- Problem to work on: Emit the exact text of every line from the line with "const firedClay = new" to the line with "for node in", both ends included. No other output is expected.

- Material to process:
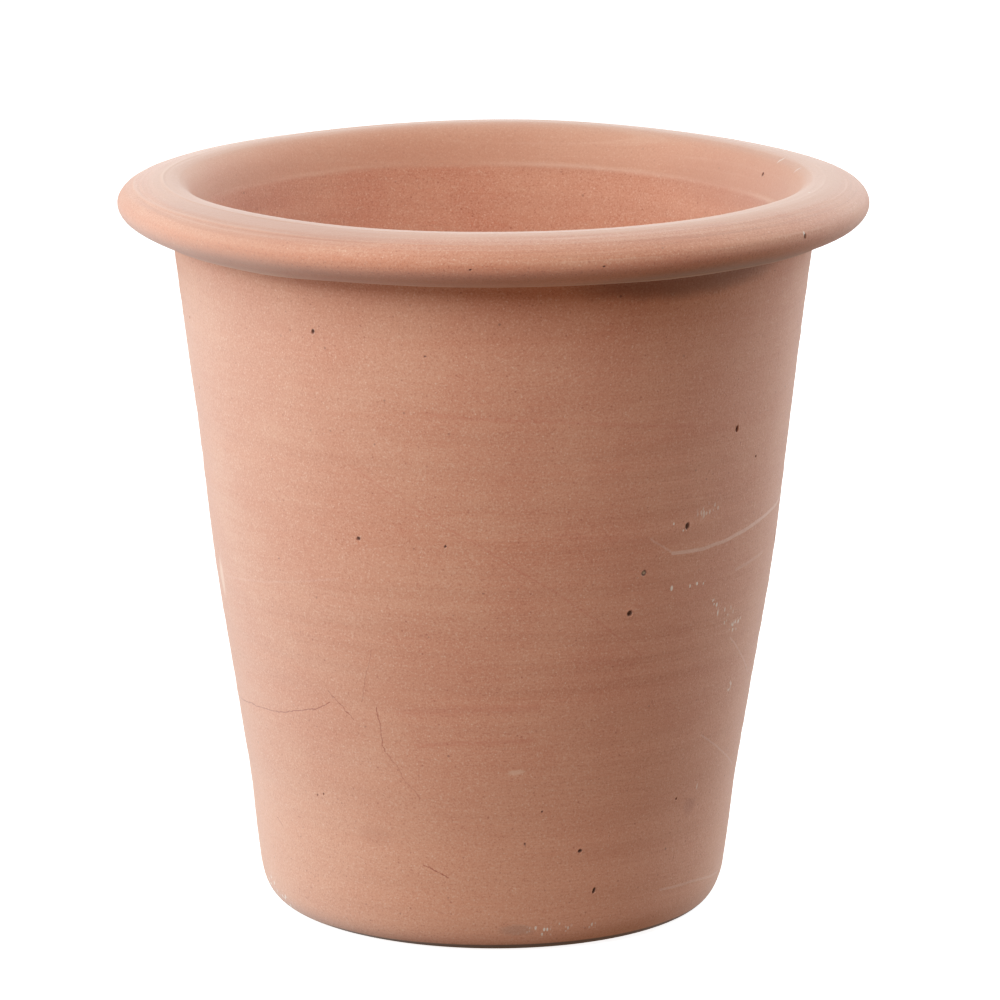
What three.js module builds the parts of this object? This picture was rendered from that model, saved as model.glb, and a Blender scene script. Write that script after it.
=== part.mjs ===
// A thrown terracotta flower pot, in millimetres. +Z is up, and the origin is the centre of the foot, on the ground.
// The pot is one piece of fired clay: floor, tapering wall and rolled rim are turned from a single lump on the
// wheel, so the whole object is one revolved solid with a drainage hole through its floor.
import * as THREE from "three";

// Overall sizes.
const potHeight = 297; // ground to the crest of the rim
const rimDiameter = 300; // across the outermost ring of the rim
const footDiameter = 186; // where the wall's taper meets the ground, before the edge is rounded

// Clay thicknesses.
const neckWallThickness = 11; // just under the rim
const footWallThickness = 13; // just above the floor
const floorThickness = 14;

// The rolled rim. Insets are measured inwards from the outermost ring.
const rimOverhang = 21.5; // from the neck out to the outermost ring
const rimDepth = 20; // from the crest down to the underside
const noseDrop = 9.6; // from the crest down to the outermost ring
const crestInset = 20.5;
const undersideInset = 18;
const shoulderRise = 6.8; // how far the nose runs straight up before it leans over
const shoulderReach = 9.1; // how far the crest runs level before it slopes out
const undersideReach = 8.2; // how far the underside runs level before it curves out
const noseFall = 6; // how far the nose runs straight down before it curls under
const neckFillet = 5; // the hollow where the underside meets the wall

// The mouth: the inside of the rim flares out from the wall to a narrow lip.
const lipReach = 8; // how far the crest runs level towards the mouth
const flareDepth = 18; // from the crest down to where the flare leaves the straight wall
const flareReach = 12; // how far the straight wall carries on before it bends outwards

// The wall, the foot and the floor.
const wallBulge = 1.8; // how far the wall stands out from a straight taper at half height
const footEdgeWidth = 10; // rounded outer edge of the foot, across and up
const footEdgeHeight = 15;
const floorCorner = 16; // hollow corner between the floor and the wall, inside
const drainHoleDiameter = 26;
const drainHoleChamfer = 1.5;

// Facets of the revolved solid.
const turnSteps = 72;
const wallSteps = 6;
const curveSteps = 6;
const filletSteps = 3;

const fullTurn = 2 * Math.PI;
const noseRadius = rimDiameter / 2;
const neckRadius = noseRadius - rimOverhang;
const crestRadius = noseRadius - crestInset;
const undersideRadius = noseRadius - undersideInset;
const undersideHeight = potHeight - rimDepth;
const noseHeight = potHeight - noseDrop;
const flareHeight = potHeight - flareDepth;
const footRadius = footDiameter / 2;
const drainRadius = drainHoleDiameter / 2;

const at = (radius, height) => new THREE.Vector2(radius, height);

// Radius of the outside of the wall on its straight taper, which runs from the ground to the rim's underside.
function taperRadius(height) {
  return footRadius + ((neckRadius - footRadius) * height) / undersideHeight;
}

// Thickness of the wall, which grows evenly from the rim down to the floor.
function wallThickness(height) {
  const share = (undersideHeight - height) / (undersideHeight - floorThickness);
  return neckWallThickness + (footWallThickness - neckWallThickness) * share;
}

// Radius of the inside of the wall on the same taper.
function boreRadius(height) {
  return taperRadius(height) - wallThickness(height);
}

// A gently bowed line from start to end: the control point lies out by twice the bulge that shows.
function bowedLine(start, end) {
  const middle = start.clone().add(end).multiplyScalar(0.5);
  return new THREE.QuadraticBezierCurve(start, middle.setX(middle.x + 2 * wallBulge), end);
}

// The foot: out along the ground, round the edge and up on to the wall.
function footCurves() {
  const edgeStart = at(footRadius - footEdgeWidth, 0);
  const edgeEnd = at(taperRadius(footEdgeHeight), footEdgeHeight);
  return [
    [new THREE.LineCurve(at(drainRadius + drainHoleChamfer, 0), edgeStart), 1],
    [new THREE.QuadraticBezierCurve(edgeStart, at(footRadius, 0), edgeEnd), curveSteps],
  ];
}

// The outside: up the wall, out through the hollow of the neck to the underside of the rim.
function outsideCurves() {
  const wallTop = at(taperRadius(undersideHeight - neckFillet), undersideHeight - neckFillet);
  const underside = at(undersideRadius, undersideHeight);
  const neckCorner = at(neckRadius, undersideHeight);
  return [
    [bowedLine(at(taperRadius(footEdgeHeight), footEdgeHeight), wallTop), wallSteps],
    [new THREE.QuadraticBezierCurve(wallTop, neckCorner, underside), filletSteps],
  ];
}

// The rim: from its underside round the nose, and over the shoulder to the crest.
function rimCurves() {
  const underside = at(undersideRadius, undersideHeight);
  const nose = at(noseRadius, noseHeight);
  const crest = at(crestRadius, potHeight);
  const curlsOut = at(undersideRadius + undersideReach, undersideHeight);
  const risesToNose = at(noseRadius, noseHeight - noseFall);
  const leavesNose = at(noseRadius, noseHeight + shoulderRise);
  const meetsCrest = at(crestRadius + shoulderReach, potHeight);
  return [
    [new THREE.CubicBezierCurve(underside, curlsOut, risesToNose, nose), curveSteps],
    [new THREE.CubicBezierCurve(nose, leavesNose, meetsCrest, crest), curveSteps],
  ];
}

// The mouth: from the crest over the lip and down the flare to the inside of the wall.
function mouthCurves() {
  const crest = at(crestRadius, potHeight);
  const overLip = at(crestRadius - lipReach, potHeight);
  const aboveWall = at(boreRadius(flareHeight + flareReach), flareHeight + flareReach);
  const wallTop = at(boreRadius(flareHeight), flareHeight);
  return [[new THREE.CubicBezierCurve(crest, overLip, aboveWall, wallTop), curveSteps]];
}

// The inside: down the wall, round the hollow corner and in across the floor.
function insideCurves() {
  const wallFoot = at(boreRadius(floorThickness + floorCorner), floorThickness + floorCorner);
  const corner = at(boreRadius(floorThickness), floorThickness);
  const floorEdge = at(corner.x - floorCorner, floorThickness);
  const holeEdge = at(drainRadius + drainHoleChamfer, floorThickness);
  return [
    [bowedLine(at(boreRadius(flareHeight), flareHeight), wallFoot), wallSteps],
    [new THREE.QuadraticBezierCurve(wallFoot, corner, floorEdge), curveSteps],
    [new THREE.LineCurve(floorEdge, holeEdge), 1],
  ];
}

// The drainage hole: a straight hole with a narrow chamfer at each end.
function drainCurves() {
  const above = at(drainRadius, floorThickness - drainHoleChamfer);
  const below = at(drainRadius, drainHoleChamfer);
  return [
    [new THREE.LineCurve(at(drainRadius + drainHoleChamfer, floorThickness), above), 1],
    [new THREE.LineCurve(above, below), 1],
    [new THREE.LineCurve(below, at(drainRadius + drainHoleChamfer, 0)), 1],
  ];
}

// The closed outline of the clay on one side of the axis. Each curve starts where the last one ended.
function potOutline() {
  const curves = [
    ...footCurves(),
    ...outsideCurves(),
    ...rimCurves(),
    ...mouthCurves(),
    ...insideCurves(),
    ...drainCurves(),
  ];
  const first = curves[0][0].getPoint(0);
  return [first, ...curves.flatMap(([curve, steps]) => curve.getPoints(steps).slice(1))];
}

// A lathe turns about +Y, so the solid is tipped up to turn about +Z.
function potGeometry() {
  return new THREE.LatheGeometry(potOutline(), turnSteps, 0, fullTurn).rotateX(Math.PI / 2);
}

const firedClay = new THREE.MeshStandardMaterial({ color: 0xc08468, roughness: 0.92, metalness: 0 });

const pot = new THREE.Mesh(potGeometry(), firedClay);
pot.name = "pot";

const terracottaPot = new THREE.Group();
terracottaPot.add(pot);

export default terracottaPot;
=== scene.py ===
"""A thrown terracotta flower pot on a pale studio floor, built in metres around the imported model."""

import logging
import math
import random
from collections.abc import Callable
from dataclasses import dataclass
from enum import Enum

import bmesh
import bpy
from mathutils import Matrix, Vector, noise
from mathutils.geometry import interpolate_bezier


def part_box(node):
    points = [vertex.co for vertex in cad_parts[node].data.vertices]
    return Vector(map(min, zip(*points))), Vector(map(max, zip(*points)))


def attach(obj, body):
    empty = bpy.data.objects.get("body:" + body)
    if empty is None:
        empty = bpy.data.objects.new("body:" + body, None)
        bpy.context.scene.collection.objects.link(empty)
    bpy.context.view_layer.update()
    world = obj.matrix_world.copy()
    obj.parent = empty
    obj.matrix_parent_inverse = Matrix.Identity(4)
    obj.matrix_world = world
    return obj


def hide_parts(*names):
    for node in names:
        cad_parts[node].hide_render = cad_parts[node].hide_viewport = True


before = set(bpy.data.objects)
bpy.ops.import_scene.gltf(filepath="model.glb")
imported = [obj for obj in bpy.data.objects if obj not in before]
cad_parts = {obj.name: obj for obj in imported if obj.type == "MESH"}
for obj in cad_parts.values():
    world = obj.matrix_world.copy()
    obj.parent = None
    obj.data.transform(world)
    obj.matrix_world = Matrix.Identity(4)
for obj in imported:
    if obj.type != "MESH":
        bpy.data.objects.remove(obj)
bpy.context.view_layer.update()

MM = 0.001
FULL_TURN = 2 * math.pi
MEAN_RADIUS = 110 * MM

log = logging.getLogger("pot")


def blend(low: float, high: float, value: float) -> float:
    """Eases from 0 at low to 1 at high.

    Args:
        low: Where the blend starts.
        high: Where it is complete.
        value: The place asked about.

    Returns:
        A share from 0 to 1.
    """
    share = min(max((value - low) / (high - low), 0.0), 1.0)
    return share * share * (3 - 2 * share)


def swell(value: float, middle: float, reach: float) -> float:
    """Returns a round hump that is 1 at its middle and has faded away a couple of reaches from it."""
    return math.exp(-(((value - middle) / reach) ** 2))


def at(radius: float, height: float) -> Vector:
    """Returns a point, or a step, in the plane of the pot's section."""
    return Vector((radius, 0, height))


# ---------------------------------------------------------------- shader maths


class Signal:
    """A socket in a material, which Python's operators turn into Math and Vector Math nodes."""

    def __init__(self, bench: "ShaderBench", socket: bpy.types.NodeSocket) -> None:
        """Wraps a socket.

        Args:
            bench: The material that the socket belongs to.
            socket: An output socket.
        """
        self.bench = bench
        self.socket = socket

    def _math(self, operation: str, *values: "Signal | float", clamp: bool = False) -> "Signal":
        """Adds a Math node and returns its output."""
        settings = {"operation": operation, "use_clamp": clamp}
        return self.bench.node("ShaderNodeMath", settings, dict(enumerate(values)))

    def __add__(self, other: "Signal | float") -> "Signal":
        """Adds."""
        return self._math("ADD", self, other)

    def __sub__(self, other: "Signal | float") -> "Signal":
        """Subtracts."""
        return self._math("SUBTRACT", self, other)

    def __rsub__(self, other: float) -> "Signal":
        """Subtracts this from a number."""
        return self._math("SUBTRACT", other, self)

    def __mul__(self, other: "Signal | float") -> "Signal":
        """Multiplies."""
        return self._math("MULTIPLY", self, other)

    __radd__ = __add__
    __rmul__ = __mul__

    def clamped(self) -> "Signal":
        """Returns the value held between 0 and 1."""
        return self._math("MULTIPLY", self, 1.0, clamp=True)

    def larger(self, other: "Signal | float") -> "Signal":
        """Returns the larger of two values."""
        return self._math("MAXIMUM", self, other)

    def angle_from(self, other: "Signal") -> "Signal":
        """Returns the angle whose tangent is this over another value."""
        return self._math("ARCTAN2", self, other)

    def ramp(self, start: float, end: float) -> "Signal":
        """Eases the value from 0 to 1.

        Args:
            start: Where it is still 0; this may be the larger of the two.
            end: Where it has reached 1.

        Returns:
            A value from 0 to 1.
        """
        settings = {"interpolation_type": "SMOOTHSTEP", "clamp": True}
        flipped = start > end
        low, high = (end, start) if flipped else (start, end)
        ends = {"From Min": low, "From Max": high, "To Min": float(flipped), "To Max": float(not flipped)}
        return self.bench.node("ShaderNodeMapRange", settings, {"Value": self, **ends})

    def vector(
        self, operation: str, *others: "Signal | tuple[float, ...]", output: str = "Vector"
    ) -> "Signal":
        """Adds a Vector Math node.

        Args:
            operation: The node's operation.
            others: Its second and later inputs.
            output: The name of the output that is wanted.

        Returns:
            That output.
        """
        inputs = dict(enumerate((self, *others)))
        return self.bench.node("ShaderNodeVectorMath", {"operation": operation}, inputs, output)


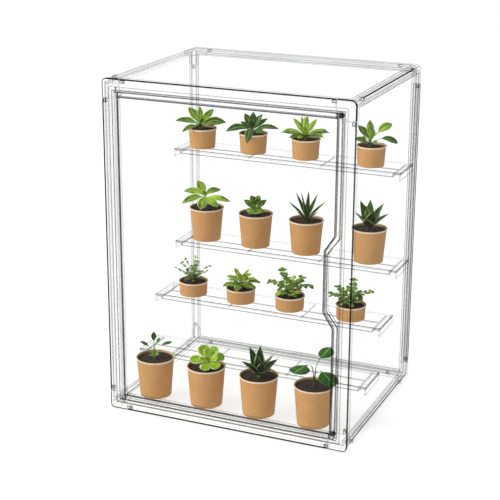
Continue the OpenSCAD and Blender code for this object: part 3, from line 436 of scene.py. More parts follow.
magnet_coat = dark_magnet()
for n in ("frame_magnets", "door_magnets"):
    set_material(n, magnet_coat)
set_material("door_hinge_pins", brushed_steel())


# Kraft paper cups

# Height of the pale rolled rim, and half the height over which it gives way to the brown paper
RIM_H = 0.0029
RIM_BLUR = 0.0002


def kraft_paper(name, top):
    """Brown paper with fibres, and a pale rolled rim over the height top."""
    t = Tree(name)
    z = t.parts(t.place())[2]
    fibres = t.noise(520, 4.0, (1, 1, 0.35), 0.65)
    flecks = t.noise(1500, 2.0, (1, 1, 0.25))
    clouds = t.noise(28, 2.0)
    paper = t.mix(t.ramp(fibres, 0.3, 0.7), (0.42, 0.215, 0.076), (0.52, 0.275, 0.106))
    paper = t.mix(t.ramp(clouds, 0.3, 0.7, 0.0, 0.3), paper, (0.56, 0.31, 0.126))
    paper = t.mix(t.ramp(flecks, 0.62, 0.74, 0.0, 0.35), paper, (0.26, 0.125, 0.045))
    rim = t.mix(t.ramp(fibres, 0.3, 0.7), (0.66, 0.52, 0.36), (0.78, 0.64, 0.47))
    high = t.ramp(z, top - RIM_H - RIM_BLUR, top - RIM_H + RIM_BLUR)
    base = t.mix(high, paper, rim)
    height = t.math("ADD", fibres, t.times(flecks, 0.5))
    shader = t.principled(Base_Color=base, Roughness=t.ramp(fibres, 0.3, 0.7, 0.62, 0.8),
                          Normal=t.bump(height, 0.00006, 0.6), Specular_IOR_Level=0.35)
    return t.finish(shader.outputs[0])


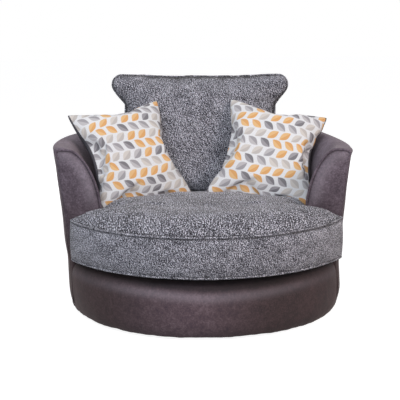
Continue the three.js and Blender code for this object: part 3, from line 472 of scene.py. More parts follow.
def plywood():
    """Sanded birch plywood: straw-coloured, with long pale grain and thin brown glue lines at the edge."""
    material, tree = new_material("sanded_birch_plywood")
    place = add(tree, "ShaderNodeTexCoord").outputs["Object"]
    # Figure 90 mm long and 4 mm wide. The wave has 20 / (2 pi) crests in a unit, so glue lines lie 0.94 mm
    # apart.
    grain = add(tree, "ShaderNodeMapping",
                {"Vector": place, "Scale": (1 / (90 * mm), 1 / (4 * mm), 1 / (4 * mm))})
    figure = add(tree, "ShaderNodeTexNoise", {"Vector": grain.outputs[0], "Scale": 1.0, "Detail": 4.0,
                                              "Roughness": 0.6})
    face = add(tree, "ShaderNodeValToRGB", {"Fac": figure.outputs["Fac"]},
               stops=[(0.30, "a9805a"), (0.55, "c79f72"), (0.75, "d8b689")])
    ply = add(tree, "ShaderNodeMapping", {"Vector": place, "Scale": (1, 1, 2 * math.pi / (3 * mm))})
    layers = add(tree, "ShaderNodeTexWave", {"Vector": ply.outputs[0], "Scale": 1 / (2 * math.pi),
                                             "Distortion": 0.4}, bands_direction="Z")
    lines = add(tree, "ShaderNodeValToRGB", {"Fac": layers.outputs["Fac"]},
                stops=[(0.05, "8a6242"), (0.30, "ffffff")])
    colour = add(tree, "ShaderNodeMix", {0: 0.25, 6: face.outputs[0], 7: lines.outputs[0]}, data_type="RGBA",
                 blend_type="MULTIPLY")
    return finish_surface(material, tree, colour.outputs[2], 0.62, figure.outputs["Fac"], 0.2 * mm)


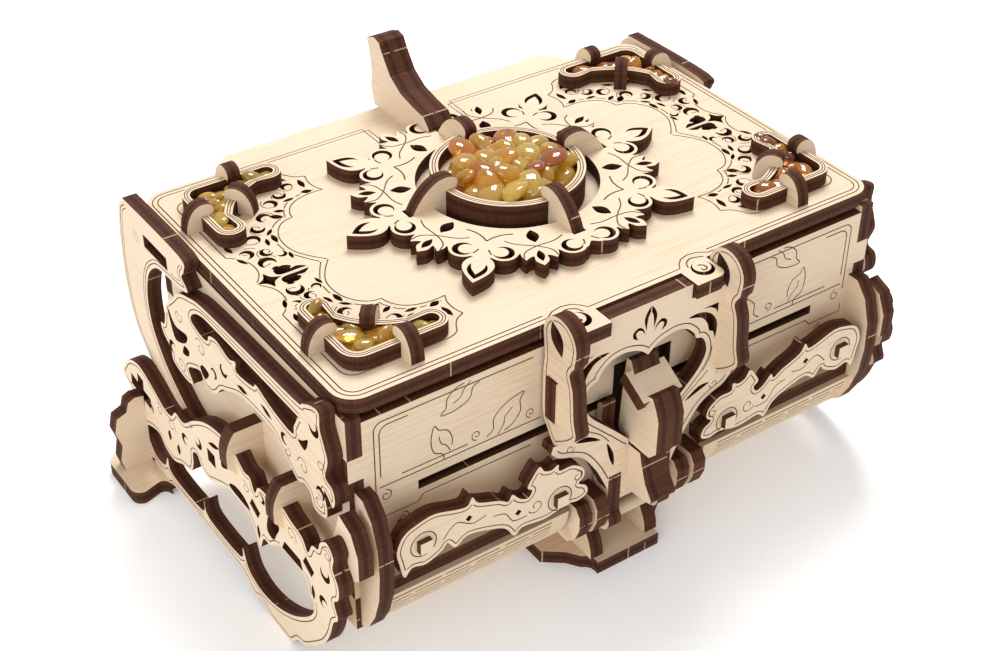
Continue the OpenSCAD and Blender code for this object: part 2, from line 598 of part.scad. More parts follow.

- Answer for this exercise:
const firedClay = new THREE.MeshStandardMaterial({ color: 0xc08468, roughness: 0.92, metalness: 0 });

const pot = new THREE.Mesh(potGeometry(), firedClay);
pot.name = "pot";

const terracottaPot = new THREE.Group();
terracottaPot.add(pot);

export default terracottaPot;
=== scene.py ===
"""A thrown terracotta flower pot on a pale studio floor, built in metres around the imported model."""

import logging
import math
import random
from collections.abc import Callable
from dataclasses import dataclass
from enum import Enum

import bmesh
import bpy
from mathutils import Matrix, Vector, noise
from mathutils.geometry import interpolate_bezier


def part_box(node):
    points = [vertex.co for vertex in cad_parts[node].data.vertices]
    return Vector(map(min, zip(*points))), Vector(map(max, zip(*points)))


def attach(obj, body):
    empty = bpy.data.objects.get("body:" + body)
    if empty is None:
        empty = bpy.data.objects.new("body:" + body, None)
        bpy.context.scene.collection.objects.link(empty)
    bpy.context.view_layer.update()
    world = obj.matrix_world.copy()
    obj.parent = empty
    obj.matrix_parent_inverse = Matrix.Identity(4)
    obj.matrix_world = world
    return obj


def hide_parts(*names):
    for node in names:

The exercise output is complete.